The practice of these reforms were somewhat different. The permit for women to manage workshops themselves were often interpreted by the authorities as merely a permit for a woman to be active in a certain guild profession personally; that is, she was seldom allowed to have apprentices. It is however confirmed that there were many women professionally active as apprentices in male masters shops in 18th-century Stockholm with support of this law.
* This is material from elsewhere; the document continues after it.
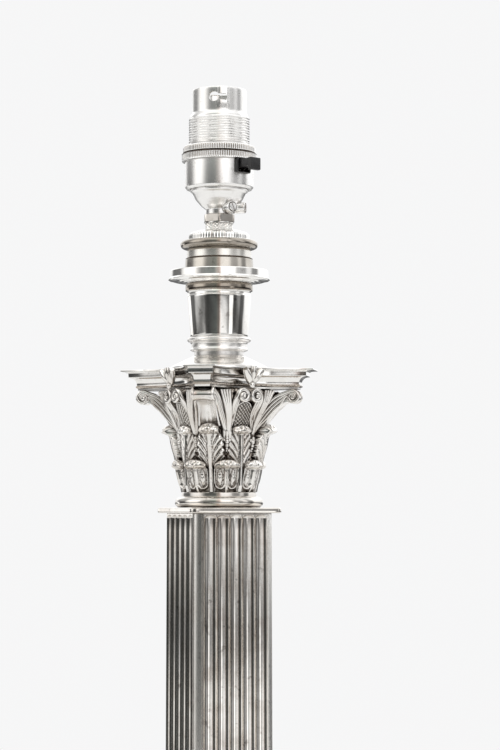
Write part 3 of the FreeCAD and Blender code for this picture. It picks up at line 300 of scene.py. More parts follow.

The Civil Code of 1734, in which married women were placed under the guardianship of their husbands, and unmarried women under the guardianship of their closest male relative, complicated their possibility to use the rights given them in the Guild Regulation of 1720, as only widowed and divorced women were of legal majority. The procedure for unmarried women wishing to engage in business, were to have themselves declared of legal majority by royal petition, which became a common procedure for unmarried business women, but married women did not have this right, and the Civil Code therefore in fact prevented married women from using the rights afforded to women in the Guild Regulation. However, the city magistrates and the crown often granted special dispensation to women to engage in business and various professions, despite opposition from the guilds, if the woman applicant could prove that she needed to support herself; these special permits were granted also to married women whose husbands could not support them, despite married women being legal minors, and the dispensation were granted with reference to this law.

==Amendments of 1810==
The Guild Regulation of 1720 was in place until 1846, but adjusted by several amendments. In the Riksdag of 1809-10, a number of reforms in the legal privileges of the four official classes were introduced prompted by the Coup of 1809, and this included the privileges of the burgher class, represented by the guild system.
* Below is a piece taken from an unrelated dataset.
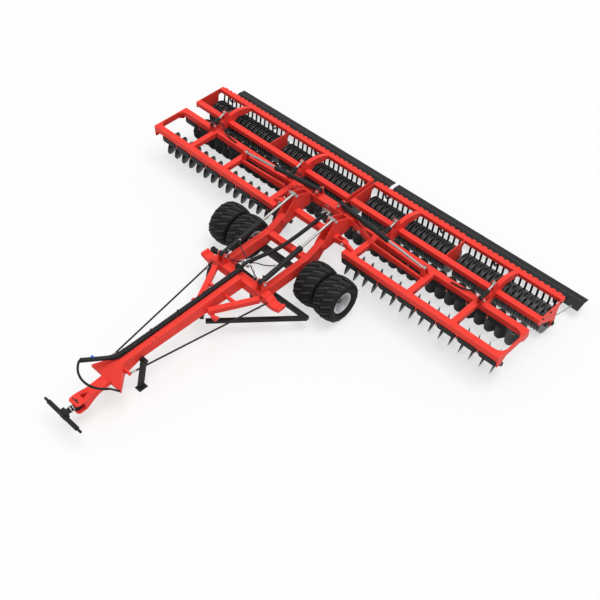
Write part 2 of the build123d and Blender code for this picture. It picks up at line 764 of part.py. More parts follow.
def make_spars(side, tag):
    """Tapered spar rails, hinge lugs and the lugs that the fold cylinder pulls."""
    y_middle = row(front_row + row_spacing)
    inner, outer = cross_stations[0] + cross_width / 2, cross_stations[1] - cross_width / 2
    with BuildPart() as spars:
        for offset in (-1, 1):
            y_rail = row(fold_row) + offset * 95
            front_plate(y_rail - 22, y_rail + 22, side, [
                (inner, frame_top - cross_height), (inner, frame_top + 60),
                (outer, frame_top - 20), (outer, frame_top - cross_height),
            ])
        for offset in (-1, 1):
            near = row(fold_row) + offset * (eye_width / 2 + running_gap)
            front_plate(near, near + offset * 16, side, [
                (fold_eye[0] - 30, frame_top - 60), (fold_eye[0] - 45, fold_eye[1] + 30),
                (fold_eye[0] - 20, fold_eye[1] + 50), (fold_eye[0] + 30, fold_eye[1] + 50),
                (outer + 60, frame_top), (outer, frame_top), (outer, frame_top - 60),
            ])
        for distance in (centre_tube_row, centre_beam_row):
            front_plate(row(distance) - 30, row(distance) + 30, side, [
                (x_fold - 40, z_fold - 50), (x_fold - 62, z_fold), (x_fold - 40, z_fold + 48),
                (x_fold + 20, z_fold + 60), (inner - cross_width, frame_top + 40),
                (inner - cross_width, frame_top - cross_height),
            ])
            rod((side * x_fold, row(distance) - 40, z_fold), (side * x_fold, row(distance) + 40, z_fold),
                70 + 2 * pin_gap, Mode.SUBTRACT)
    save(spars, f"spar_rails_{tag}")


def disc_plane(station, y_beam, facing):
    """Plane of one disc's edge, its normal along the axle towards the dished side."""
    yaw, camber = radians(disc_yaw), radians(disc_camber)
    centre = (station, y_beam + disc_trail, disc_diameter / 2 * cos(camber))
    axle = (facing * cos(yaw) * cos(camber), -sin(yaw) * cos(camber), sin(camber))
    return Plane(origin=centre, x_dir=(facing * sin(yaw), cos(yaw), 0), z_dir=axle)


def pair_places(side):
    """Middles of the disc pairs of one wing as (X, Y of their beam, way they throw)."""
    outermost = wing_half - disc_end_inset
    front = disc_stations(outermost, front_discs_from)
    middle = disc_stations(outermost - disc_pitch / 2, middle_discs_from)
    places = []
    for stations, distance, facing in (
        (front, front_row, -1), (middle, front_row + row_spacing, 1),
    ):
        for outer, inner in zip(stations[::2], stations[1::2]):
            places.append((side * (outer + inner) / 2, row(distance), facing))
    return places


def make_disc():
    """One notched dished disc with its bearing hub, lying on its edge plane."""
    radius = disc_diameter / 2
    sphere = (radius ** 2 + disc_dish ** 2) / (2 * disc_dish)
    inner = sphere - disc_thickness
    inner_edge = ((inner ** 2 - (sphere - disc_dish) ** 2) ** 0.5, 0)
    with BuildPart() as disc:
        with BuildSketch(Plane.XZ) as section:
            with BuildLine():
                RadiusArc((radius, 0), (0, -disc_dish), sphere)
                Line((0, -disc_dish), (0, disc_thickness - disc_dish))
                RadiusArc((0, disc_thickness - disc_dish), inner_edge, -inner)
                Line(inner_edge, (radius, 0))
            make_face()
        revolve(axis=Axis.Z)
        with PolarLocations(radius + 4, notch_count):
            Cylinder(notch_radius, disc_dish, mode=Mode.SUBTRACT)
        with Locations((0, 0, disc_thickness / 2 - disc_dish - hub_length / 2)):
            Cylinder(hub_diameter / 2, hub_length)
    return disc.part


def make_arm_pair(facing):
    """Sprung housing with its two curved arms, about the middle of a disc pair."""
    top = frame_top - beam_height
    low = top - housing_height
    reach = disc_dish + hub_length - disc_thickness / 2
    hubs = [disc_plane(station, 0, facing) for station in (-disc_pitch / 2, disc_pitch / 2)]
    middle = sum((hub.origin - hub.z_dir * (reach + boss_length)).X for hub in hubs) / 2
    with BuildPart() as pair:
        block((middle - housing_width / 2, middle + housing_width / 2),
              (-housing_depth / 2 - 10, housing_depth / 2 - 10), (low, top))
        for hub in hubs:
            hub_end = hub.origin - hub.z_dir * reach
            boss_end = hub_end - hub.z_dir * boss_length
            rod(tuple(hub_end), tuple(boss_end), hub_diameter)
            start = (boss_end.X, -20, low + 10)
            elbow = (boss_end.X, 70, low - 110)
            bar(start, elbow, arm_thickness, arm_width)
            rod((boss_end.X - arm_thickness / 2, elbow[1], elbow[2]),
                (boss_end.X + arm_thickness / 2, elbow[1], elbow[2]), arm_width)
            bar(elbow, tuple(boss_end), arm_thickness, arm_width)
    return pair.part


def make_discs(side, tag, disc):
    """Notched dished discs of one wing."""
    places = []
    for x_pair, y_beam, facing in pair_places(side):
        for offset in (-disc_pitch / 2, disc_pitch / 2):
            places.append(disc_plane(x_pair + offset, y_beam, facing).location)
    with BuildPart() as discs:
        with Locations(*places):
            add(disc)
    save(discs, f"discs_{tag}")


def make_disc_arms(side, tag, arm_pairs):
    """Sprung housings under the beams of one wing, each with the arms of two discs."""
    with BuildPart() as arms:
        for facing, pair in arm_pairs.items():
            spots = [(x, y, 0) for x, y, throw in pair_places(side) if throw == facing]
            with Locations(*spots):
                add(pair)
    save(arms, f"disc_arms_{tag}")


# Packers
def roller_leg():
    """Narrow leg of a packer's plate round the roller's axle, rear edge first."""
    axle = roller_diameter / 2
    return [
        (roller_row + 75, axle + 130), (roller_row + 75, axle - 40), (roller_row + 40, axle - 75),
        (roller_row - 40, axle - 75), (roller_row - 75, axle - 40), (roller_row - 75, axle + 140),
    ]


def make_packer_frame(side, tag):
    """Front beam, comb beam with its clamps, arms, plates and scrapers of one packer."""
    inner, outer = side * centre_gap, side * wing_half
    y_front, y_comb = row(packer_row), row(comb_row)
    bottom = frame_top - packer_height
    plate_inner, plate_outer = side * (centre_gap + packer_plate), side * (wing_half - packer_plate)
    with BuildPart() as front:
        block((plate_inner, plate_outer), (y_front - packer_width / 2, y_front + packer_width / 2),
              (bottom, frame_top))
    save(front, f"packer_beam_{tag}")
    with BuildPart() as comb:
        block((plate_inner, plate_outer), (y_comb - comb_width / 2, y_comb + comb_width / 2),
              (frame_top - comb_height, frame_top))
        for station in ring_stations():
            block((side * station - 35, side * station + 35),
                  (y_comb + comb_width / 2, y_comb + comb_width / 2 + 26),
                  (frame_top - comb_height, frame_top))
    save(comb, f"comb_beam_{tag}")
    with BuildPart() as arms:
        for station in arm_stations:
            near = side * station - packer_arm_width / 2
            side_plate(near, near + packer_arm_width, [
                (pivot_row - 55, pivot_height - 20), (pivot_row - 55, pivot_height + 30),
                (pivot_row + 20, 900), (depth_eye[0] - 90, 960), (packer_row + 150, 1010),
                (packer_row + 330, 1000), (packer_row + 560, 930), (comb_row - comb_width / 2, 850),
                (comb_row - comb_width / 2, 770), (packer_row + 480, 790), (packer_row + 260, 850),
                (packer_row + 120, 740), (pivot_row + 60, 690), (pivot_row, 675),
            ], rounding=12)
            for offset in (-1, 1):
                lug = side * station + offset * (30 + running_gap)
                side_plate(lug, lug + offset * 10, [
                    (depth_eye[0] - 70, 950), (depth_eye[0] - 45, depth_eye[1] + 30),
                    (depth_eye[0], depth_eye[1] + 45), (depth_eye[0] + 50, depth_eye[1] + 25),
                    (depth_eye[0] + 110, 980),
                ], rounding=12)
            cross_pin(near - 1, near + packer_arm_width + 1, row(pivot_row), pivot_height,
                      60 + 2 * pin_gap, Mode.SUBTRACT)
        for near, far in ((inner, plate_inner), (plate_outer, outer)):
            side_plate(near, far, [
                (packer_row - packer_width / 2, frame_top), (comb_row + comb_width / 2, frame_top),
                (comb_row + comb_width / 2, frame_top - comb_height), (roller_row + 110, 700),
                (roller_row + 90, 560), *roller_leg(),
                (packer_row + 80, 640), (packer_row - packer_width / 2, 700),
            ], rounding=12)
        near = side * plate_station - packer_plate / 2
        side_plate(near, near + packer_plate, [
            (packer_row + packer_width / 2, frame_top), (comb_row - comb_width / 2, frame_top),
            (comb_row - comb_width / 2, frame_top - comb_height), (roller_row + 110, 700),
            (roller_row + 90, 560), *roller_leg(),
            (packer_row + packer_width / 2, frame_top - 190),
        ])
        block((-wing_half * 1.2, wing_half * 1.2),
              (y_front - packer_width / 2, y_front + packer_width / 2),
              (bottom, frame_top), Mode.SUBTRACT)
        cross_pin(-wing_half * 1.2, wing_half * 1.2, row(roller_row), roller_diameter / 2,
                  70 + 2 * pin_gap, Mode.SUBTRACT)
    with BuildPart() as capped:
        add(arms.part)
        for near, far in ((inner, plate_inner), (plate_outer, outer)):
            block((near, far), (y_front - packer_width / 2, y_front + packer_width / 2),
                  (bottom, frame_top))
    save(capped, f"packer_arms_{tag}")
    with BuildPart() as scraper:
        bar((0, y_comb - 10, frame_top - comb_height), (0, row(roller_row) + 170, 505),
            scraper_width, scraper_thickness)
        block((-50, 50), (y_comb - 100, y_comb + 100),
              (frame_top - comb_height, frame_top), Mode.SUBTRACT)
    with BuildPart() as scrapers:
        with Locations(*[(side * station, 0, 0) for station in ring_stations()]):
            add(scraper.part)
    save(scrapers, f"scrapers_{tag}")


def ring_stations():
    """Distances out from the middle of the rings on one roller."""
    first = centre_gap + packer_plate + 95
    last = wing_half - packer_plate - 95
    count = int((last - first) // ring_pitch) + 1
    start = (first + last - (count - 1) * ring_pitch) / 2
    stations = [start + ring_pitch * number for number in range(count)]
    clear = ring_width / 2 + packer_plate
    return [station for station in stations if abs(station - plate_station) > clear]


def make_roller(side, tag):
    """Ring roller: a tube on stub shafts with open-sided rings along it."""
    y_mid, z_mid = row(roller_row), roller_diameter / 2
    tube = roller_tube / 2
    start = centre_gap + packer_plate + running_gap
    end = wing_half - packer_plate - running_gap
    with BuildPart() as roller:
        cross_pin(side * centre_gap, side * wing_half, y_mid, z_mid, 70)
        for near, far in ((start, plate_station - 16), (plate_station + 16, end)):
            cross_pin(side * near, side * far, y_mid, z_mid, roller_tube)
        rim, web = y_mid + roller_diameter / 2, y_mid + ring_web
        bore = y_mid + tube - 4
        with BuildSketch(Plane.XY.offset(z_mid)) as sections:
            for station in ring_stations():
                low, high = side * station - ring_width / 2, side * station + ring_width / 2
                Polygon(
                    (low, bore), (low, rim), (low + ring_flange, rim),
                    (low + ring_flange, web), (high - ring_flange, web),
                    (high - ring_flange, rim), (high, rim), (high, bore), align=None,
                )
        revolve(sections.sketch, axis=Axis((0, y_mid, z_mid), (1, 0, 0)))
    save(roller, f"roller_{tag}")


def make_board(side, tag):
    """Levelling board behind the packer, bent along its length, and the arms that hold it."""
    inner, outer = side * centre_gap, side * (wing_half + board_overhang)
    front, rear = rear_reach - board_width, rear_reach
    bend = rear_reach - board_fall
    with BuildPart() as board:
        side_plate(inner, outer, [
            (front, board_front_height), (bend, board_bend_height), (rear, board_rear_height),
            (rear, board_rear_height + board_thickness),
            (bend, board_bend_height + board_thickness),
            (front, board_front_height + board_thickness),
        ])
        for station in (centre_gap + 260, plate_station - 700, plate_station + 700, wing_half - 220):
            start = (side * station, row(comb_row) + 20, frame_top - comb_height - 20)
            knee = (side * station, row(comb_row) + 110, 470)
            end = (side * station, row(bend) - 30, board_bend_height - 4)
            bar(start, knee, 50, 16)
            bar(knee, end, 50, 16)
        block((-wing_half * 1.2, wing_half * 1.2), (row(comb_row) - 200, row(comb_row) + 200),
              (frame_top - comb_height, frame_top + 100), Mode.SUBTRACT)
    save(board, f"rear_board_{tag}")


make_drawbar(make_tongue())
make_crossbeam()
make_main_beams()
make_braces()
make_axle()
make_guard_frame()
make_tie_rods()
make_hose_guide()
make_hitch()
make_jack()
make_lift_cylinders()
make_towers()
make_centre_frame()
disc_piece = make_disc()
arm_pairs = {facing: make_arm_pair(facing) for facing in (-1, 1)}
tyre_piece = make_tyre()
for tag, side in wing_sides.items():
    make_wheels(side, tag, tyre_piece)
    make_wing_beams(side, tag)
    make_spars(side, tag)
    make_discs(side, tag, disc_piece)
    make_disc_arms(side, tag, arm_pairs)
    make_fold_cylinder(side, tag)
    make_depth_cylinders(side, tag)
    make_packer_frame(side, tag)
    make_roller(side, tag)
    make_board(side, tag)
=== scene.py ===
"""Finishes and fine detail of a trailed disc harrow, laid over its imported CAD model."""
from math import cos, pi, radians, sin

import bmesh
import bpy
from mathutils import Matrix, Vector


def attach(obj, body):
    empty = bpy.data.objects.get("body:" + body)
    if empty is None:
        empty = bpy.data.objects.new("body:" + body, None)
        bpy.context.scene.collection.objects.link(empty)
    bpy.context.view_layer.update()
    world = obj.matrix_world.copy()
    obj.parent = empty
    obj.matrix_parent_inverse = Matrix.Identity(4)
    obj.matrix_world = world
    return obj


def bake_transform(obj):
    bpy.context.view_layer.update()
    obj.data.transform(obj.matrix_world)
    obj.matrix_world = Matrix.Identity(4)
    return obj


bl_info = {
    "name": "Disc harrow finishes",
    "version": (1, 0, 0),
    "blender": (4, 5, 0),
    "location": "3D View > Sidebar > Disc harrow",
    "description": "Paints the packed disc harrow and adds its hoses, tread, bolts and fittings",
    "category": "Object",
}

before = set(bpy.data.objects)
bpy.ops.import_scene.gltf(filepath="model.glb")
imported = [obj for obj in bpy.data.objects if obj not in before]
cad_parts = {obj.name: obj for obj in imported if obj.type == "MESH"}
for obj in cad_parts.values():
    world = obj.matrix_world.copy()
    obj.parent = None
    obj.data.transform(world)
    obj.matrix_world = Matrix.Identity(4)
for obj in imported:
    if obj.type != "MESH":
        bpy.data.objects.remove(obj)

# Places shared with the CAD model, in metres; rows are distances behind the tilt axis
TILT_Y = 1.5275
SIDES = {"left": -1, "right": 1}
SHARP_ANGLE = radians(32)
TOWER_X = 0.560
WING_END = 4.930
FRAME_TOP = 0.850
DISC_PITCH = 0.250
DISC_RADIUS = 0.280
DISC_DISH = 0.058
DISC_TRAIL = 0.265
DISC_YAW = radians(17)
DISC_CAMBER = radians(8)
OUTER_DISC = 4.700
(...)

The reform of 1810 stated that any citizen had the right to practice a profession outside of the guild provided that they fulfilled their professional obligations. The Guilds interpreted obligations to be the traditional guild requirements, while the city magistrates started to issue permits to male citizens outside the guilds (women already had that opportunity since before): the conflicts was solved in 1820, when the monarch stated that the Guild Regulation of 1720 was still in use.

The right of the Guilds to persecute professionals active outside of the Guilds was also abolished. This was a right which had previously often been used by the Guilds to persecute those given permits and special dispensations to be active in a profession outside of the Guilds by the city magistrates and the crown, and the right had since 1720 been a cause of conflict between the Guilds and the other authorities. With this ban, the Guilds were finally explicitly forced to respect permits and special dispensations given by other authorities that the Guilds to be active within Guild professions. However, this ban was never to be respected by the Guilds, and the court cases between the Guilds and the city authorities regarding people with special permits and dispensations continued, even after the monarch tried to enforce the law in 1820.

All unmarried or widowed women applicants (as married women were under guardianship) were given permission to engage in all professions, trades and handicrafts socially acceptable for them by custom without having to fulfill any of the educational requirements which was necessary for a male applicant when applying for a permit. The reason stated was that a certain number of professions were already widely socially accepted for women, such as that of seamstress, glove maker, knitting socks, button- and ribbon maker, baker and that of selling ornaments; and that it would benefit women who was forced to support themselves that these profession were made more easily attainable.

The profession of seamstress were regarded as so suitable for a woman that city magistrates regularly gave women permits to be active outside of the Guilds despite opposition from the Guild of Taylors, so much so that the Taylor's Guild were undermined to extinction; in the 1770s, they were 175 seamstresses in Stockholm, and in 1790, only 114 Guild taylors with permit to sew women's clothes remained. The Riksdag of 1809 suggested that the Taylor's Guild be abolished and the taylor profession be reserved for women: though this did not happen, the dispensations given to seamstresses to be active outside of the taylor's guild, which had grown since the mid 18th-century, became so many by the early 19th-century that the Taylor's Guild de facto left the manufacture of women's clothes to seamstresses.

==Amendments of 1819-1845==
The period of 1819, until the final abolition of the guild system by the Fabriks och Handtwerksordning and Handelsordningen of 1846, was filled of a number of amendments undermining the guild system.

In 1819, the owner of gardens in Stockholm were allowed to sell their fruits and vegetables in the city on the same terms as the members of the Garden master's Guild.
Women were also explicitly awarded a number of professional rights, all with reference to their need to support themselves: in 1821, women were given the right to manufacture cut glass; in 1832 the right to make metal objects; and the years up until 1845 the right to make and sell, among others, Lacquer, pomade, perfume, soap, balsam, food, syrup, chocolate, lemonade. In 1835, women were given the right to become bakers without having to apply for a dispensation.

By 1846, the amendments to the Guild Regulation of 1720 and the demands to abolish the Guild system altogether became so urgent that it was finally replaced by the Fabriks och Handtwerksordning and Handelsordningen of 1846.